Don’t get me wrong, I enjoy being social. In fact, I get downright gloomy if I’m cooped up in my room too long. It’s just that I would much rather take my watery Tricolor Tortellini Soup with an off-syllabus novel than with a friend who’s thinking mostly about what she’ll say in section twenty minutes later.

I wanted my social life to be a choice again, not an inundation.

So last Saturday, I was determined to choose aloneness over loneliness, and I was determined not to let the fact that I was young, or female, or homesick, or introverted keep me cooped up in my room. I did a Google search of bars with live music, and after some YouTube sleuthing, I settled on Magnet Club in Kreuzberg where an indie rock band from New Jersey was playing at midnight.

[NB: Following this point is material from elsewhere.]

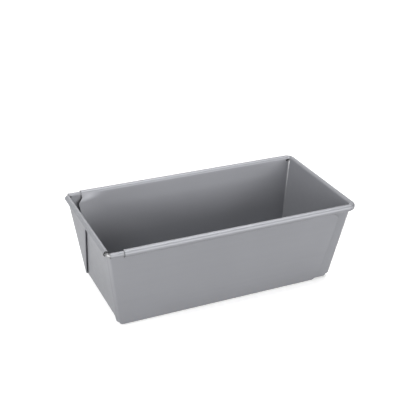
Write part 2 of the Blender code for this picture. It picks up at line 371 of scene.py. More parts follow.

Which is how I ended up on this barstool last Saturday night in a neighborhood of Berlin I hadn’t yet seen in the daylight with a self-imposed two drink maximum and just a hint of mascara. After a bit more wriggling, I found a comfortable, casual pose with my elbows on the bar behind me, beer in one hand, and I tried to tune out the voices in my head.

‘What the hell am I doing here?’ I wondered. ‘When will the band go on? Is everyone looking at me? Should I have told that guy I was traveling alone? I think he’s high on something. Are those people speaking English? I should talk to them. Thank God, they’re nice. I hope I’m not ruining their evening. Maybe I should find a more hidden spot against the wall over there. But someone might take my stool and then I couldn’t come back.’

Finally, after an hour, the premixed filler music faded and the whole dark room turned toward the stage. As “The Static Jacks” struck their first punk-pop chords, my frantic self-doubt shrank to a muted grumble, and by the time they reached the chorus, I had been transported back to my high school bedroom. Only this time I was drinking a beer in a club near the Spree in Berlin.

I was completely happy.

I stayed through the set and decided to leave once the second act, a French electro-pop group, took the stage. Downing the last of my second beer, I excused myself from the Aryan banker who’d been shouting over the music at me and I stepped back into the night. Once I crossed the iced-over river and boarded the S-Bahn back to Hackescher Markt, I realized that most of the voices in my head had disappeared completely. All that was left were the quiet conversations of young Berliners on the elevated train and the lingering strains of upbeat angst:

“And not tonight, not ever/Let me go/’Cause sometimes I just need to find a new way through the door/And I got no clue/how to do it alone…”

Well guess what, “Static Jacks.” I’m learning.